-- Start Provided data --

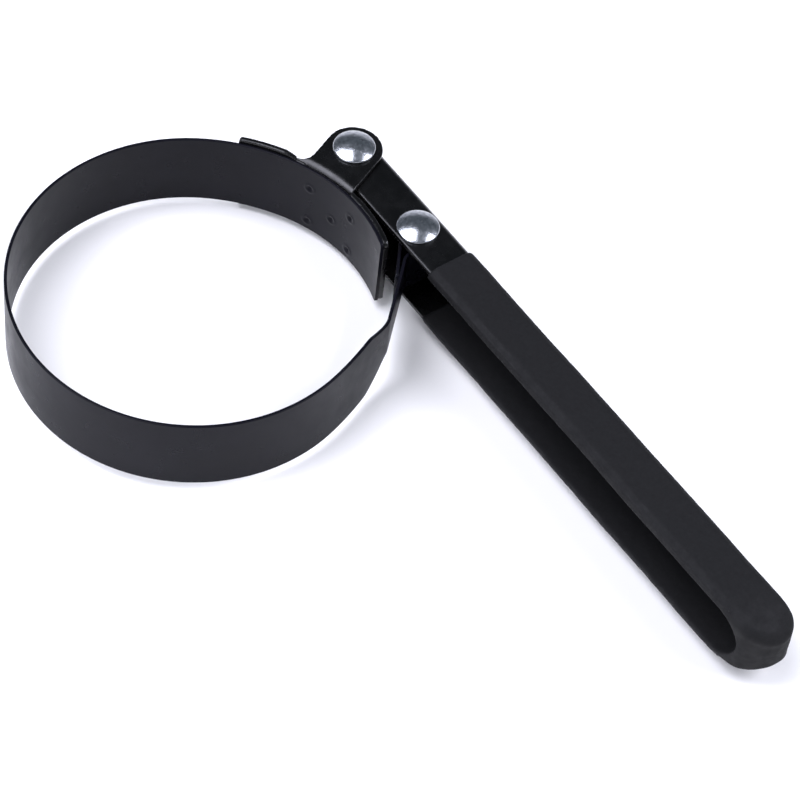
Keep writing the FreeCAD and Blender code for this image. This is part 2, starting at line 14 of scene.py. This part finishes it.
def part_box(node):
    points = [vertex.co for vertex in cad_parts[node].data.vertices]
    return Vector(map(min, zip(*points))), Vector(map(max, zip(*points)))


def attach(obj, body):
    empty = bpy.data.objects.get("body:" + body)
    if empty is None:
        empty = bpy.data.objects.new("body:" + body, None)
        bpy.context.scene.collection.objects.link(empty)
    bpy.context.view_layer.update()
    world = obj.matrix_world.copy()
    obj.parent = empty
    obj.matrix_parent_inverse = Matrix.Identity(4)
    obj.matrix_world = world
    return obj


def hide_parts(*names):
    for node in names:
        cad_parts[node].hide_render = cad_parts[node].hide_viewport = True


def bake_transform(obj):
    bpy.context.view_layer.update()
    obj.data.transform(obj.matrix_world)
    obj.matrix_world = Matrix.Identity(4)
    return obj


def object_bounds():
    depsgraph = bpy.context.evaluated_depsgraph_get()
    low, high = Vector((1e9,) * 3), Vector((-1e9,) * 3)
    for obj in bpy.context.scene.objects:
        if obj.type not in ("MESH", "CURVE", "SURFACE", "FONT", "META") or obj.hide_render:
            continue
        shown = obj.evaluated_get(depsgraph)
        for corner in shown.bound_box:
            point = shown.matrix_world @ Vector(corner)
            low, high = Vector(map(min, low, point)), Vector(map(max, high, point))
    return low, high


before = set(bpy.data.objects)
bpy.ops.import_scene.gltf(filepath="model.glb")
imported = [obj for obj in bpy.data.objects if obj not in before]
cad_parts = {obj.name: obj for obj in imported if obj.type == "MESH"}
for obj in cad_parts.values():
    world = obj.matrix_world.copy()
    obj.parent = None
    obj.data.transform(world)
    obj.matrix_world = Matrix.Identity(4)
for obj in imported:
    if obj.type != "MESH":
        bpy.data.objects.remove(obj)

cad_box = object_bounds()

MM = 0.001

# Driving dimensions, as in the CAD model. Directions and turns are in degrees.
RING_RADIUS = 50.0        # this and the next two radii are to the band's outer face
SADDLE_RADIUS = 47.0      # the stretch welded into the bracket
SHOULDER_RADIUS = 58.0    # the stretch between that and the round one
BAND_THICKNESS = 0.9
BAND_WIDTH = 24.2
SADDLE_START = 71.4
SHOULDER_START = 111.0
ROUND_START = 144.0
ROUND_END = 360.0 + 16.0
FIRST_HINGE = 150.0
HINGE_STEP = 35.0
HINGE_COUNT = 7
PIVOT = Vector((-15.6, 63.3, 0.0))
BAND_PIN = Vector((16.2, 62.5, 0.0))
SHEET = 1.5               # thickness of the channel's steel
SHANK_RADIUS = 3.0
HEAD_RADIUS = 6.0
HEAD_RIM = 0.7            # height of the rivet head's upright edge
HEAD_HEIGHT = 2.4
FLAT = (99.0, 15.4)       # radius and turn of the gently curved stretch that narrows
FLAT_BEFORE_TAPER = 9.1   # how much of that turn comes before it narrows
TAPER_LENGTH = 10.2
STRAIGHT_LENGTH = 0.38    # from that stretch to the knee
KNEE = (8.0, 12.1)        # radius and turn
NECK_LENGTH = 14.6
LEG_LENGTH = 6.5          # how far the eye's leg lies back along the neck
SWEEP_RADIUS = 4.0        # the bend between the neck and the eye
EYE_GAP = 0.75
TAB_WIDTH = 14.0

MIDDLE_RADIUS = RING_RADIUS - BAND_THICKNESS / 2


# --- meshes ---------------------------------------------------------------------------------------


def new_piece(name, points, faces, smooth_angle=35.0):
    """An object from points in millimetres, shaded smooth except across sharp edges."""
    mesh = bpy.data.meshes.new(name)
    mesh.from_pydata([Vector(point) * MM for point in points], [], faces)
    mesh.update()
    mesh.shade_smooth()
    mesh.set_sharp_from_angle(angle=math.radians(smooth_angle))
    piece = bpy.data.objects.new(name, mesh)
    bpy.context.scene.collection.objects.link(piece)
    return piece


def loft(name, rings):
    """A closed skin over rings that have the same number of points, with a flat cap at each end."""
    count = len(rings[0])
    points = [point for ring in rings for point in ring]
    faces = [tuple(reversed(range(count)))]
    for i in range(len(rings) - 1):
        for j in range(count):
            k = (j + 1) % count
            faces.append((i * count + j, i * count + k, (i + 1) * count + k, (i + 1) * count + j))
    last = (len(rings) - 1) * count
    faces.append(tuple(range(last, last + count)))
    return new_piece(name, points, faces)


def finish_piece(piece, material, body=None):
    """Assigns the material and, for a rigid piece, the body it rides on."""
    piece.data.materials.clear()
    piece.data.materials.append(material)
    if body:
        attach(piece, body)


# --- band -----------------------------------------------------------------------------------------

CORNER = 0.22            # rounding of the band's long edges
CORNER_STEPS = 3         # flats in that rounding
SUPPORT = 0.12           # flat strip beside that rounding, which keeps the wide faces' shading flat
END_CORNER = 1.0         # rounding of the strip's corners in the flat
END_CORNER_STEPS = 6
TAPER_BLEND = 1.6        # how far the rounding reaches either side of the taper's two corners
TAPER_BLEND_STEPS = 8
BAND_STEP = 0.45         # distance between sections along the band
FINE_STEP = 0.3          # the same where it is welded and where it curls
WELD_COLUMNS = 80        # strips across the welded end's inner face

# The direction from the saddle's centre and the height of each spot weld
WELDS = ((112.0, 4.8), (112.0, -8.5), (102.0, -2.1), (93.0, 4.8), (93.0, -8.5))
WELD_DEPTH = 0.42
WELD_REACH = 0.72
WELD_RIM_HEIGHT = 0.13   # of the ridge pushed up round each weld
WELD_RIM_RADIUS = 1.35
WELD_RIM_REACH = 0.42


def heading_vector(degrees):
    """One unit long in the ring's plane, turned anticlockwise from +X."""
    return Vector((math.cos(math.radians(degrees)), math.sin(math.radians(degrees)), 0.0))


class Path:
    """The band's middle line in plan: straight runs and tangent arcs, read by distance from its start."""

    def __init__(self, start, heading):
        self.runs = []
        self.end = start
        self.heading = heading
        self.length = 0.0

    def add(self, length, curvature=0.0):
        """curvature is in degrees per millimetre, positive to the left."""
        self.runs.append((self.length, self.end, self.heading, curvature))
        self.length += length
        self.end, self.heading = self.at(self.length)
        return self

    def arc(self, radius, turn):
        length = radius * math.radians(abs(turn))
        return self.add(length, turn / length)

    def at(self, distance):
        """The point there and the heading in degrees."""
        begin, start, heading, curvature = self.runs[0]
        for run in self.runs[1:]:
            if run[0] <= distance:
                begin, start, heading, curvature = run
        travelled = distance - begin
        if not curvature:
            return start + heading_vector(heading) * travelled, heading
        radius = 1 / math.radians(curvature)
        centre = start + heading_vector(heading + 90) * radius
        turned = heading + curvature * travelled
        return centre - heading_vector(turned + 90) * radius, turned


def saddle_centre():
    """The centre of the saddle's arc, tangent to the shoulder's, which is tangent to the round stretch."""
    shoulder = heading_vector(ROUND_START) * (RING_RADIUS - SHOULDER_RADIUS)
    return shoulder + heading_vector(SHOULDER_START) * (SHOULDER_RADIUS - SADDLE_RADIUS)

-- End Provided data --

Reproduce the material precisely, including every line.

Output of the exercise:
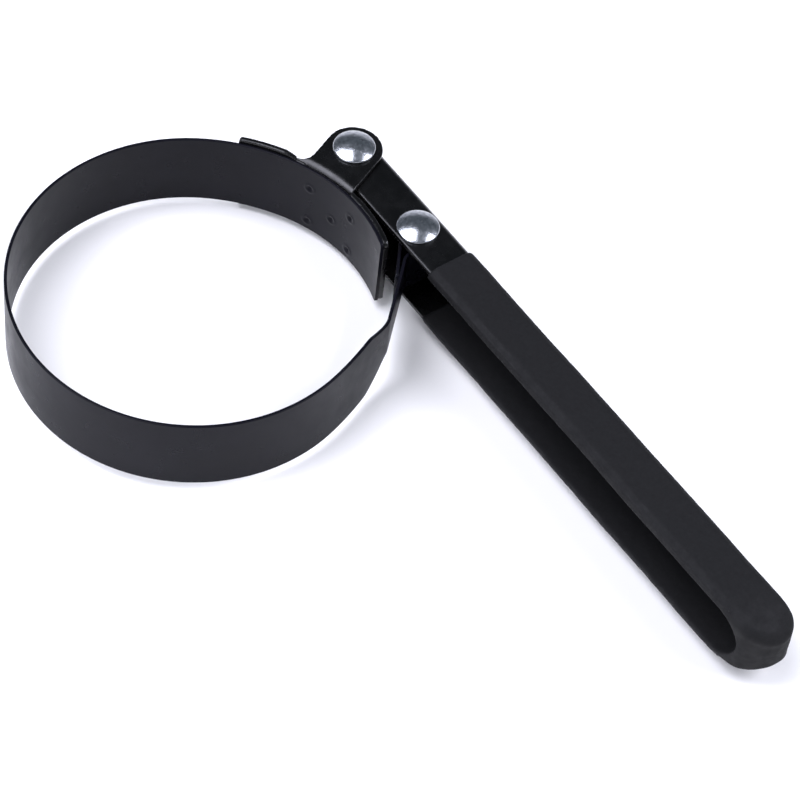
Keep writing the FreeCAD and Blender code for this image. This is part 2, starting at line 14 of scene.py. This part finishes it.
def part_box(node):
    points = [vertex.co for vertex in cad_parts[node].data.vertices]
    return Vector(map(min, zip(*points))), Vector(map(max, zip(*points)))


def attach(obj, body):
    empty = bpy.data.objects.get("body:" + body)
    if empty is None:
        empty = bpy.data.objects.new("body:" + body, None)
        bpy.context.scene.collection.objects.link(empty)
    bpy.context.view_layer.update()
    world = obj.matrix_world.copy()
    obj.parent = empty
    obj.matrix_parent_inverse = Matrix.Identity(4)
    obj.matrix_world = world
    return obj


def hide_parts(*names):
    for node in names:
        cad_parts[node].hide_render = cad_parts[node].hide_viewport = True


def bake_transform(obj):
    bpy.context.view_layer.update()
    obj.data.transform(obj.matrix_world)
    obj.matrix_world = Matrix.Identity(4)
    return obj


def object_bounds():
    depsgraph = bpy.context.evaluated_depsgraph_get()
    low, high = Vector((1e9,) * 3), Vector((-1e9,) * 3)
    for obj in bpy.context.scene.objects:
        if obj.type not in ("MESH", "CURVE", "SURFACE", "FONT", "META") or obj.hide_render:
            continue
        shown = obj.evaluated_get(depsgraph)
        for corner in shown.bound_box:
            point = shown.matrix_world @ Vector(corner)
            low, high = Vector(map(min, low, point)), Vector(map(max, high, point))
    return low, high


before = set(bpy.data.objects)
bpy.ops.import_scene.gltf(filepath="model.glb")
imported = [obj for obj in bpy.data.objects if obj not in before]
cad_parts = {obj.name: obj for obj in imported if obj.type == "MESH"}
for obj in cad_parts.values():
    world = obj.matrix_world.copy()
    obj.parent = None
    obj.data.transform(world)
    obj.matrix_world = Matrix.Identity(4)
for obj in imported:
    if obj.type != "MESH":
        bpy.data.objects.remove(obj)

cad_box = object_bounds()

MM = 0.001

# Driving dimensions, as in the CAD model. Directions and turns are in degrees.
RING_RADIUS = 50.0        # this and the next two radii are to the band's outer face
SADDLE_RADIUS = 47.0      # the stretch welded into the bracket
SHOULDER_RADIUS = 58.0    # the stretch between that and the round one
BAND_THICKNESS = 0.9
BAND_WIDTH = 24.2
SADDLE_START = 71.4
SHOULDER_START = 111.0
ROUND_START = 144.0
ROUND_END = 360.0 + 16.0
FIRST_HINGE = 150.0
HINGE_STEP = 35.0
HINGE_COUNT = 7
PIVOT = Vector((-15.6, 63.3, 0.0))
BAND_PIN = Vector((16.2, 62.5, 0.0))
SHEET = 1.5               # thickness of the channel's steel
SHANK_RADIUS = 3.0
HEAD_RADIUS = 6.0
HEAD_RIM = 0.7            # height of the rivet head's upright edge
HEAD_HEIGHT = 2.4
FLAT = (99.0, 15.4)       # radius and turn of the gently curved stretch that narrows
FLAT_BEFORE_TAPER = 9.1   # how much of that turn comes before it narrows
TAPER_LENGTH = 10.2
STRAIGHT_LENGTH = 0.38    # from that stretch to the knee
KNEE = (8.0, 12.1)        # radius and turn
NECK_LENGTH = 14.6
LEG_LENGTH = 6.5          # how far the eye's leg lies back along the neck
SWEEP_RADIUS = 4.0        # the bend between the neck and the eye
EYE_GAP = 0.75
TAB_WIDTH = 14.0

MIDDLE_RADIUS = RING_RADIUS - BAND_THICKNESS / 2


# --- meshes ---------------------------------------------------------------------------------------


def new_piece(name, points, faces, smooth_angle=35.0):
    """An object from points in millimetres, shaded smooth except across sharp edges."""
    mesh = bpy.data.meshes.new(name)
    mesh.from_pydata([Vector(point) * MM for point in points], [], faces)
    mesh.update()
    mesh.shade_smooth()
    mesh.set_sharp_from_angle(angle=math.radians(smooth_angle))
    piece = bpy.data.objects.new(name, mesh)
    bpy.context.scene.collection.objects.link(piece)
    return piece


def loft(name, rings):
    """A closed skin over rings that have the same number of points, with a flat cap at each end."""
    count = len(rings[0])
    points = [point for ring in rings for point in ring]
    faces = [tuple(reversed(range(count)))]
    for i in range(len(rings) - 1):
        for j in range(count):
            k = (j + 1) % count
            faces.append((i * count + j, i * count + k, (i + 1) * count + k, (i + 1) * count + j))
    last = (len(rings) - 1) * count
    faces.append(tuple(range(last, last + count)))
    return new_piece(name, points, faces)


def finish_piece(piece, material, body=None):
    """Assigns the material and, for a rigid piece, the body it rides on."""
    piece.data.materials.clear()
    piece.data.materials.append(material)
    if body:
        attach(piece, body)


# --- band -----------------------------------------------------------------------------------------

CORNER = 0.22            # rounding of the band's long edges
CORNER_STEPS = 3         # flats in that rounding
SUPPORT = 0.12           # flat strip beside that rounding, which keeps the wide faces' shading flat
END_CORNER = 1.0         # rounding of the strip's corners in the flat
END_CORNER_STEPS = 6
TAPER_BLEND = 1.6        # how far the rounding reaches either side of the taper's two corners
TAPER_BLEND_STEPS = 8
BAND_STEP = 0.45         # distance between sections along the band
FINE_STEP = 0.3          # the same where it is welded and where it curls
WELD_COLUMNS = 80        # strips across the welded end's inner face

# The direction from the saddle's centre and the height of each spot weld
WELDS = ((112.0, 4.8), (112.0, -8.5), (102.0, -2.1), (93.0, 4.8), (93.0, -8.5))
WELD_DEPTH = 0.42
WELD_REACH = 0.72
WELD_RIM_HEIGHT = 0.13   # of the ridge pushed up round each weld
WELD_RIM_RADIUS = 1.35
WELD_RIM_REACH = 0.42


def heading_vector(degrees):
    """One unit long in the ring's plane, turned anticlockwise from +X."""
    return Vector((math.cos(math.radians(degrees)), math.sin(math.radians(degrees)), 0.0))


class Path:
    """The band's middle line in plan: straight runs and tangent arcs, read by distance from its start."""

    def __init__(self, start, heading):
        self.runs = []
        self.end = start
        self.heading = heading
        self.length = 0.0

    def add(self, length, curvature=0.0):
        """curvature is in degrees per millimetre, positive to the left."""
        self.runs.append((self.length, self.end, self.heading, curvature))
        self.length += length
        self.end, self.heading = self.at(self.length)
        return self

    def arc(self, radius, turn):
        length = radius * math.radians(abs(turn))
        return self.add(length, turn / length)

    def at(self, distance):
        """The point there and the heading in degrees."""
        begin, start, heading, curvature = self.runs[0]
        for run in self.runs[1:]:
            if run[0] <= distance:
                begin, start, heading, curvature = run
        travelled = distance - begin
        if not curvature:
            return start + heading_vector(heading) * travelled, heading
        radius = 1 / math.radians(curvature)
        centre = start + heading_vector(heading + 90) * radius
        turned = heading + curvature * travelled
        return centre - heading_vector(turned + 90) * radius, turned


def saddle_centre():
    """The centre of the saddle's arc, tangent to the shoulder's, which is tangent to the round stretch."""
    shoulder = heading_vector(ROUND_START) * (RING_RADIUS - SHOULDER_RADIUS)
    return shoulder + heading_vector(SHOULDER_START) * (SHOULDER_RADIUS - SADDLE_RADIUS)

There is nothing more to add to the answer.